Despite my occasional susceptibility to cynicism, I am an optimist. I can honestly campaign for the premise that right makes might, with the caveat that might in this case is the struggle to maintain one’s own good name in pursuit of a worthy cause. Success for correcting the abuses cannot be guaranteed. Success, however, in emerging with one’s soul intact is a given.

My suggested solution is to personify right behavior and always ask – especially in the presence of others – if the correct tactic can be implemented. Then be prepared to illustrate how this can be done to achieve the best result. The why is less important than the how as abuses often arise because a supervisor has been elevated to a position of authority beyond their means to perform, not because they are congenitally immoral.

A credible solution, which you will help to implement, has its own appeal, especially if you do not care who gets the credit for its success. Applaud the work of everyone involved and give your supervisor the necessary accolades for choosing the best path. Maintain a modicum of humility in order to position yourself for the next opportunity to amend a deficiency and then act once again with the same resolution.
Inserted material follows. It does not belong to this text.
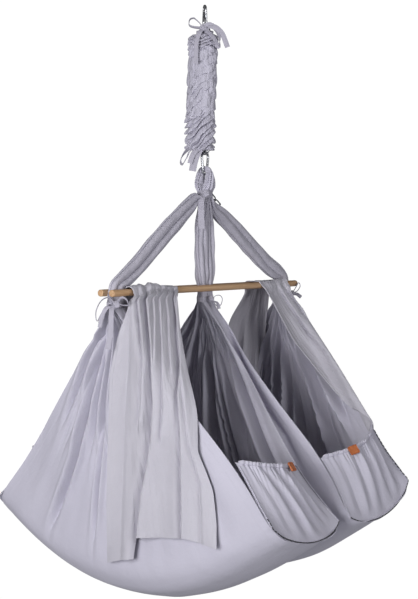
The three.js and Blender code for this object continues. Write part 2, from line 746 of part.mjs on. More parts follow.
function addTab(bed, parent) {
  const at = hemPoint(bed, -1, tabShare);
  const along = hemPoint(bed, -1, tabShare + hemEndShare).sub(at).normalize();
  const upward = pocketPoint(bed, -1, tabShare, 1).sub(pocketPoint(bed, -1, tabShare, 0.8)).normalize();
  const normal = along.clone().cross(upward).normalize();
  if (normal.y > 0) normal.negate();
  upward.crossVectors(normal, along).normalize();
  if (upward.z < 0) upward.negate();
  at.addScaledVector(normal, hemDiameter / 2 + tabThickness / 2 + 3 * clearance);
  at.addScaledVector(upward, (hemDiameter - tabHeight) / 2);
  const turn = new THREE.Matrix4().makeBasis(upward.clone().cross(normal), upward, normal);
  const plate = new THREE.BoxGeometry(tabWidth, tabHeight, tabThickness);
  const mesh = piece(sideName(bed, 'tab'), plate, leather, parent);
  mesh.position.copy(at);
  mesh.quaternion.setFromRotationMatrix(turn);
}

// Mattress: a soft slab with a crown and rounded edges, bent to the base that it lies on.
const mattressLiftShare = 1.6;
const mattressEdgeShare = 0.3;
const mattressInsetShare = 0.12;

function mattress(bed) {
  const rings = [];
  const steps = 12;
  const columns = 8;
  const bedWidth = bedOuter - bedInner;
  const lift = clothThickness * mattressLiftShare;
  for (let i = 0; i <= steps; i += 1) {
    const along = mix(-1, 1, i / steps);
    const across = (along * mattressLength) / 2 / bedHalfLength;
    const thickness = mattressThickness * (1 - mattressEdgeShare * Math.abs(along) ** 8);
    const ring = [];
    for (const top of [false, true]) {
      for (let j = 0; j <= columns; j += 1) {
        const k = top ? 1 - j / columns : j / columns;
        const isEdge = j === 0 || j === columns;
        const inset = isEdge ? mattressThickness * mattressInsetShare : 0;
        const u = 0.5 + ((k - 0.5) * (mattressWidth - 2 * inset)) / bedWidth;
        const point = basePoint(bed, u, across);
        point.y = (along * mattressLength) / 2;
        const edge = isEdge ? mattressEdgeShare : 0;
        const height = top ? (1 - edge) * thickness + mattressCrown * hump(k) : edge * thickness;
        point.z += lift + height;
        ring.push(point);
      }
    }
    rings.push(ring);
  }
  return skin(rings);
}

// Veils: a loose cloth over both rods. Its front half is thrown over the foot-side edge of the outer
// side and hangs outside the sling, and its shorter rear half hangs inside.
const veilRodRadius = (rodDiameter / 2 + clearance + clothThickness / 2) / Math.cos(Math.PI / 12);
const veilOuterX = gatherReach - gatherWidth / 2 - clothThickness;
const rodY = (rodGap + rodDiameter) / 2;

// The shares place the turning points: down the outside, over the hem, and down the rear half.
const veilHangShares = [0, 0.2, 0.4, 0.6, 0.8];
const veilOverShares = [0.3, 0.65];
const veilTailShares = [0.12, 0.4, 0.7, 1];
const veilHemStartShare = 0.1;
const veilForwardShare = 0.68;
const rodAngles = [90, 60, 30, 0].map(THREE.MathUtils.degToRad);

function overRod(x, y, angle) {
  return vec(x, y - Math.sin(angle) * veilRodRadius, Math.cos(angle) * veilRodRadius);
}

function veilColumn(side, innerX, hemEnd, u) {
  const x = side * mix(veilOuterX, innerX, u);
  const wave = Math.sin(u * 6 * Math.PI);
  const crossing = fanPoint(side, true, -1, mix(veilHemStartShare, hemEnd, u));
  const reachOut = vec(side * veilStandoff, -veilStandoff * veilOverShares[0], 0);
  const over = crossing.clone().add(vec(0, -clothThickness * 3.5, clothThickness * 2.5));
  const shoulder = crossing.clone().add(reachOut).add(vec(0, 0, -veilStandoff));
  const forward = mix(veilStandoff, -bedHalfLength * veilForwardShare, u);
  const foot = vec(shoulder.x + side * veilFold, forward, -veilDrop);
  foot.z += veilStandoff * smooth(Math.min(1, u * 3));
  foot.x += side * wave * veilFold;
  const points = [];
  for (const share of veilHangShares) {
    const point = foot.clone().lerp(shoulder, share);
    point.x += side * wave * veilFold * hump(share) * 0.8;
    points.push(point);
  }
  const front = overRod(x, -rodY, Math.PI / 2);
  points.push(shoulder, over);
  for (const share of veilOverShares) {
    const point = over.clone().lerp(front, share);
    point.z -= veilFold * hump(share) * (1 + 0.5 * wave);
    points.push(point);
  }
  for (const angle of rodAngles) points.push(overRod(x, -rodY, angle));
  for (const angle of rodAngles.toReversed()) points.push(overRod(x, rodY, -angle));
  const back = overRod(x, rodY, -Math.PI / 2);
  const tail = vec(x + side * veilFold * wave, back.y + veilStandoff, -veilRearDrop);
  for (const share of veilTailShares) {
    const point = back.clone().lerp(tail, share);
    point.y += wave * veilFold * share;
    points.push(point);
  }
  return points;
}

function veil(side, innerX, hemEnd) {
  const columns = 11;
  const lines = Array.from({ length: columns + 1 }, (_, j) => veilColumn(side, innerX, hemEnd, j / columns));
  const grid = lines[0].map((_, i) => lines.map((line) => line[i]));
  return sheet(grid, () => clothThickness);
}

function sideName(bed, name) {
  return `${bed < 0 ? 'left' : 'right'}_${name}`;
}

const hangingGear = new THREE.Group();
const topHook = new THREE.Group();
topHook.rotation.set(Math.PI, 0, -THREE.MathUtils.degToRad(topHookTurn));
topHook.position.z = -narrowInside;
addHook('top', topHook);
const lowHook = new THREE.Group();
lowHook.position.z = lowHookNarrowCentre;
addHook('lower', lowHook);
hangingGear.add(topHook, lowHook);

const springPoints = springWirePath();
console.log(`least gap between the spring's turns: ${leastCoilGap(springPoints).toFixed(2)} mm`);
piece('spring', tube(springPoints, springWire, springPoints.length, 5), springSteel, hangingGear);
const sleeve = sheet(gridOf(coverSurface, 14, 21, true), () => coverWall, true);
piece('spring_cover', sleeve, slingCloth, hangingGear);
const coverBand = coverNeckRadius + coverWall / 2 + clearance;
const topTieZ = topEyeCentre - ribbonWidth / 2;
const lowTieZ = lowEyeCentre + ribbonWidth / 2;
const bothBows = [leftBowShares, rightBowShares];
const topTie = tie(coverBand, coverBand, topTieZ, cameraSide, bothBows, [overCoverTailShares]);
piece('cover_top_tie', topTie, ribbonCloth, hangingGear);
const lowTie = tie(coverBand, coverBand, lowTieZ, cameraSide, [leftBowShares], [shortTailShares]);
piece('cover_bottom_tie', lowTie, ribbonCloth, hangingGear);

const cradle = new THREE.Group();
cradle.position.z = lowHookBearing - loopTop;

const linkPitch = linkLength - 2 * linkWire - clearance;
const tilt = THREE.MathUtils.degToRad(linkTilt);
const chainReach = ((linkLength - linkWidth) / 2) * Math.cos(tilt) + linkWidth / 2;
const chain = new THREE.Group();
chain.position.x = bundleWidth / 2 + ribbonThickness + 2 * clearance + chainReach;
chain.position.z = apexHeight - linkWidth / 2;
chain.rotation.y = tilt;
chain.updateMatrix();
piece('upper_link', link().rotateX(Math.PI / 2), steel, chain);
piece('lower_link', link().translate(linkPitch, 0, 0), steel, chain);
cradle.add(chain);
const endWire = (linkLength - linkWire) / 2;
const [xWay, yWay, zWay] = [vec(1, 0, 0), vec(0, 1, 0), vec(0, 0, 1)];
const upperStrap = strap(vec(-endWire, 0, 0), xWay, yWay, chainReach / 3).applyMatrix4(chain.matrix);
const lowerStrap = strap(vec(linkPitch + endWire, 0, 0), zWay, xWay, strapLength).applyMatrix4(chain.matrix);

piece('hanging_loop', hangingLoop(), slingCloth, cradle);
const apexHalfX = bundleWidth / 2 + clearance;
const apexHalfY = bundleDepth / 2 + clearance;
const apexTie = join([tie(apexHalfX, apexHalfY, apexHeight, cameraSide, [], [longTailShares]), upperStrap]);
piece('apex_tie', fromManifold(apexTie), ribbonCloth, cradle);
piece('left_outer_arm', outerArm(-1, -leftArmRise), slingCloth, cradle);
piece('left_inner_arm', innerArm(-1), slingCloth, cradle);
piece('right_inner_arm', innerArm(1), slingCloth, cradle);
piece('right_outer_arm', fromManifold(join([outerArm(1, rightArmDrop), lowerStrap])), slingCloth, cradle);

for (const [name, side] of [['front_rod', -1], ['rear_rod', 1]]) {
  piece(name, rod(), wood, cradle).position.y = side * rodY;
}

const tieZ = -neckDrop + ribbonWidth * crossTieShare;
const neckHalfX = gatherWidth / 2 + clearance;
const neckHalfY = neckHalfDepth + clearance;
const quarter = Math.PI / 2;
const leftRodTie = tie(neckHalfX, neckHalfY, tieZ, -quarter, [rightBowShares], [longTailShares]);
piece('left_rod_tie', leftRodTie, ribbonCloth, cradle).position.x = -gatherReach;
const centreRodTie = tie(neckHalfX, neckHalfY, tieZ, 0, [rightBowShares], []);
piece('centre_rod_tie', centreRodTie, ribbonCloth, cradle);
const rightRodTie = tie(neckHalfX, neckHalfY, tieZ, quarter, [leftBowShares], [shortTailShares]);
piece('right_rod_tie', rightRodTie, ribbonCloth, cradle).position.x = gatherReach;

for (const bed of [-1, 1]) {
  piece(sideName(bed, 'outer_side'), slingSide(bed, true), slingCloth, cradle);
  piece(sideName(bed, 'inner_side'), slingSide(bed, false), slingCloth, cradle);
  piece(sideName(bed, 'base'), slingBase(bed), slingCloth, cradle);
  for (const [end, endName] of [[-1, 'foot'], [1, 'head']]) {
    piece(sideName(bed, `${endName}_pocket`), pocket(bed, end), slingCloth, cradle);
    piece(sideName(bed, `${endName}_hem`), hem(bed, end), slingCloth, cradle);
  }
  addTab(bed, cradle);
  piece(sideName(bed, 'mattress'), mattress(bed), mattressCloth, cradle);
}
piece('left_veil', veil(-1, veilLeftInner, leftVeilShare), veilCloth, cradle);
piece('right_veil', veil(1, veilRightInner, rightVeilShare), veilCloth, cradle);

const wholeObject = new THREE.Group();
wholeObject.add(hangingGear, cradle);

export default wholeObject;
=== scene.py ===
import math

import bpy
import numpy as np
from mathutils import Matrix, Vector


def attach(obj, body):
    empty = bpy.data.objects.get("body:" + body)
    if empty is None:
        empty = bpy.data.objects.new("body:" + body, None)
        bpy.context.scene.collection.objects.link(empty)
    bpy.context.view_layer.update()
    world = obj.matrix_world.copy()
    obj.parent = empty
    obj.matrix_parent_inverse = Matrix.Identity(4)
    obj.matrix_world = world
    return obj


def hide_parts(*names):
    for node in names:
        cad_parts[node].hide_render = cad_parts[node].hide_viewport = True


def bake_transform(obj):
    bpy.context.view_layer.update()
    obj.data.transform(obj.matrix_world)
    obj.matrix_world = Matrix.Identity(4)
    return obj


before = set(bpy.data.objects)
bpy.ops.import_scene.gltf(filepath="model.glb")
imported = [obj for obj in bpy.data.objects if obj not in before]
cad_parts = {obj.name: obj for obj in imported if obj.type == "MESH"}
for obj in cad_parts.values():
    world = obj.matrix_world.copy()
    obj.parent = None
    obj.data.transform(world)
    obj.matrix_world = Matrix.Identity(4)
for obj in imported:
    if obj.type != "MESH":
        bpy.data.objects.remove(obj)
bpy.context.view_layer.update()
bpy.ops.object.select_all(action="DESELECT")

# Camera and studio: a long lens about 4.2 m away, 55 degrees round from the foot end towards the
# left. White sweep and white surroundings, with the main light from the left and a weaker one from
# the foot end.
EYE = Vector((-3.4446, -2.4030, -0.5129))
HEADING = Vector((0.819, 0.572, -0.0454))
LENS = 104.27
FRAME_SHIFT = 0.0084
FLOOR_LEVEL = -1.95
FLOOR_GLOW = 0.28
ROOM_GLOW = 0.095
SEEN_WHITE = ((1, 1, 1, 1), 1.02)
COOL_WHITE = (0.93, 0.94, 1.0, 1)

bpy.ops.object.camera_add(location=EYE, rotation=HEADING.to_track_quat("-Z", "Y").to_euler())
camera = bpy.context.object
camera.data.lens = LENS
camera.data.shift_x = FRAME_SHIFT
camera.data.clip_end = 60
bpy.context.scene.camera = camera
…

I do have an ulterior motive for suggesting this strategy as an alternative to whistle blowing. The advantage here is that it creates its own form of accountability. The “A” word for the incompetent creates discomfort, which in turn can lead to early retirement or a late in life career change. Ultimately abuses are corrected with personnel changes, not adjustments to policies and procedures. Being the good and faithful servant to an abusive leader means having one eye on the benefits bestowed on those you serve and one eye on the abusers eventual exit – peacefully achieved. When successfully done, you can whistle a happy tune resonating with a clear conscience.